**Supplied data**
________________

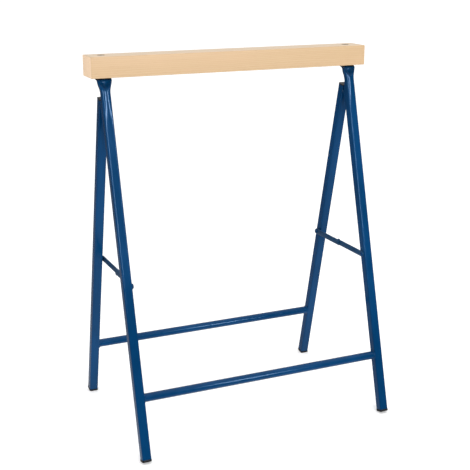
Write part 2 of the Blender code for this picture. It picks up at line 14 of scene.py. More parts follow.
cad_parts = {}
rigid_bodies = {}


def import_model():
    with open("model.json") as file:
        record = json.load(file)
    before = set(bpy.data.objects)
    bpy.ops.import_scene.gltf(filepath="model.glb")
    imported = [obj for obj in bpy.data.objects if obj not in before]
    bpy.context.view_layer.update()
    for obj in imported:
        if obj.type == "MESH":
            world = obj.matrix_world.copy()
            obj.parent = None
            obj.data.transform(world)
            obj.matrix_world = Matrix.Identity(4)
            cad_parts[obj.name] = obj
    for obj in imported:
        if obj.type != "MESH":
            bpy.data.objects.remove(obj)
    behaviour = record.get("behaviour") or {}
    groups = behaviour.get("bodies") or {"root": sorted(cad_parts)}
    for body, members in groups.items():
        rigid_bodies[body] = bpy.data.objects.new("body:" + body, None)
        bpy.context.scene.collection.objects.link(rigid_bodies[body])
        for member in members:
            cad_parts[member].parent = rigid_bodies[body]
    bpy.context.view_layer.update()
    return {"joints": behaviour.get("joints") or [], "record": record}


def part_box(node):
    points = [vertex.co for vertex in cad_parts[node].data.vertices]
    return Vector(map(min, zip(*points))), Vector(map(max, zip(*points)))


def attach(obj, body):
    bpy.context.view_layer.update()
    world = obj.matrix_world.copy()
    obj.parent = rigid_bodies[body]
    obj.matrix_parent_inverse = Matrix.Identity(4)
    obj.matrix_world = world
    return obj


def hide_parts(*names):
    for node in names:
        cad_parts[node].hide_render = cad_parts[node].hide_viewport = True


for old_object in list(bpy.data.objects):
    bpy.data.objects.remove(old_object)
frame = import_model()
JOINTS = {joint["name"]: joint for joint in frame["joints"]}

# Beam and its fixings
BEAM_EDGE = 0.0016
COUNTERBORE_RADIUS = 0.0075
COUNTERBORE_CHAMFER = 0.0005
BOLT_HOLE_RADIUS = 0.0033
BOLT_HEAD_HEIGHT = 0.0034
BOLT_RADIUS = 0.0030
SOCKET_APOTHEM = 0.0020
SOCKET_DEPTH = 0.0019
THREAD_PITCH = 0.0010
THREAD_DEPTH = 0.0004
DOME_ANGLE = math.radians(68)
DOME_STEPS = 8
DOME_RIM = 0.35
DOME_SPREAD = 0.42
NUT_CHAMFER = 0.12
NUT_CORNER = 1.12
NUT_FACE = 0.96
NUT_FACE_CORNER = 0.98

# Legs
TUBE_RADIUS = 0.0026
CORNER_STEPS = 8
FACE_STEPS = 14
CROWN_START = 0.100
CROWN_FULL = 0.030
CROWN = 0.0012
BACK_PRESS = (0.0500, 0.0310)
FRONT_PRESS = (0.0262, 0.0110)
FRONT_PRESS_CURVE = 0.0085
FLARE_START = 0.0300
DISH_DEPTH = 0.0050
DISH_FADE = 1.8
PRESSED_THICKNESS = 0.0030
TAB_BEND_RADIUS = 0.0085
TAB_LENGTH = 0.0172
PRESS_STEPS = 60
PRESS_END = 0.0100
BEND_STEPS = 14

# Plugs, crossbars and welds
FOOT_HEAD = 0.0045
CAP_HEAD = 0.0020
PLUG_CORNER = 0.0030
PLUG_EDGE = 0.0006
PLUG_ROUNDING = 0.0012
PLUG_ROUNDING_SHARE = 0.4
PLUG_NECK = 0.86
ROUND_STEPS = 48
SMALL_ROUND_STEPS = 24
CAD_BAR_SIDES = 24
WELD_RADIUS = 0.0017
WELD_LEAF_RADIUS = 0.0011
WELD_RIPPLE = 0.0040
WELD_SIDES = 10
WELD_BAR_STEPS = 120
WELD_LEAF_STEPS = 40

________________

**Requirement**
Copy out the data shown above without altering anything.

**Exercise solution**
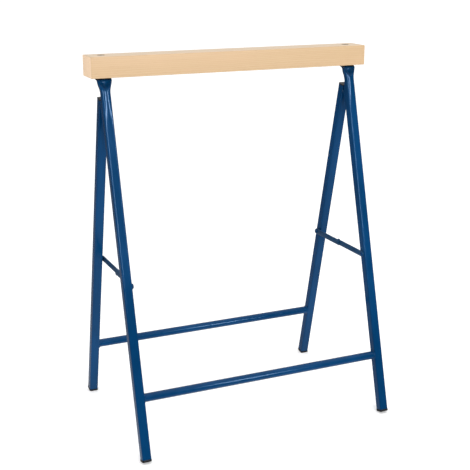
Write part 2 of the Blender code for this picture. It picks up at line 14 of scene.py. More parts follow.
cad_parts = {}
rigid_bodies = {}


def import_model():
    with open("model.json") as file:
        record = json.load(file)
    before = set(bpy.data.objects)
    bpy.ops.import_scene.gltf(filepath="model.glb")
    imported = [obj for obj in bpy.data.objects if obj not in before]
    bpy.context.view_layer.update()
    for obj in imported:
        if obj.type == "MESH":
            world = obj.matrix_world.copy()
            obj.parent = None
            obj.data.transform(world)
            obj.matrix_world = Matrix.Identity(4)
            cad_parts[obj.name] = obj
    for obj in imported:
        if obj.type != "MESH":
            bpy.data.objects.remove(obj)
    behaviour = record.get("behaviour") or {}
    groups = behaviour.get("bodies") or {"root": sorted(cad_parts)}
    for body, members in groups.items():
        rigid_bodies[body] = bpy.data.objects.new("body:" + body, None)
        bpy.context.scene.collection.objects.link(rigid_bodies[body])
        for member in members:
            cad_parts[member].parent = rigid_bodies[body]
    bpy.context.view_layer.update()
    return {"joints": behaviour.get("joints") or [], "record": record}


def part_box(node):
    points = [vertex.co for vertex in cad_parts[node].data.vertices]
    return Vector(map(min, zip(*points))), Vector(map(max, zip(*points)))


def attach(obj, body):
    bpy.context.view_layer.update()
    world = obj.matrix_world.copy()
    obj.parent = rigid_bodies[body]
    obj.matrix_parent_inverse = Matrix.Identity(4)
    obj.matrix_world = world
    return obj


def hide_parts(*names):
    for node in names:
        cad_parts[node].hide_render = cad_parts[node].hide_viewport = True


for old_object in list(bpy.data.objects):
    bpy.data.objects.remove(old_object)
frame = import_model()
JOINTS = {joint["name"]: joint for joint in frame["joints"]}

# Beam and its fixings
BEAM_EDGE = 0.0016
COUNTERBORE_RADIUS = 0.0075
COUNTERBORE_CHAMFER = 0.0005
BOLT_HOLE_RADIUS = 0.0033
BOLT_HEAD_HEIGHT = 0.0034
BOLT_RADIUS = 0.0030
SOCKET_APOTHEM = 0.0020
SOCKET_DEPTH = 0.0019
THREAD_PITCH = 0.0010
THREAD_DEPTH = 0.0004
DOME_ANGLE = math.radians(68)
DOME_STEPS = 8
DOME_RIM = 0.35
DOME_SPREAD = 0.42
NUT_CHAMFER = 0.12
NUT_CORNER = 1.12
NUT_FACE = 0.96
NUT_FACE_CORNER = 0.98

# Legs
TUBE_RADIUS = 0.0026
CORNER_STEPS = 8
FACE_STEPS = 14
CROWN_START = 0.100
CROWN_FULL = 0.030
CROWN = 0.0012
BACK_PRESS = (0.0500, 0.0310)
FRONT_PRESS = (0.0262, 0.0110)
FRONT_PRESS_CURVE = 0.0085
FLARE_START = 0.0300
DISH_DEPTH = 0.0050
DISH_FADE = 1.8
PRESSED_THICKNESS = 0.0030
TAB_BEND_RADIUS = 0.0085
TAB_LENGTH = 0.0172
PRESS_STEPS = 60
PRESS_END = 0.0100
BEND_STEPS = 14

# Plugs, crossbars and welds
FOOT_HEAD = 0.0045
CAP_HEAD = 0.0020
PLUG_CORNER = 0.0030
PLUG_EDGE = 0.0006
PLUG_ROUNDING = 0.0012
PLUG_ROUNDING_SHARE = 0.4
PLUG_NECK = 0.86
ROUND_STEPS = 48
SMALL_ROUND_STEPS = 24
CAD_BAR_SIDES = 24
WELD_RADIUS = 0.0017
WELD_LEAF_RADIUS = 0.0011
WELD_RIPPLE = 0.0040
WELD_SIDES = 10
WELD_BAR_STEPS = 120
WELD_LEAF_STEPS = 40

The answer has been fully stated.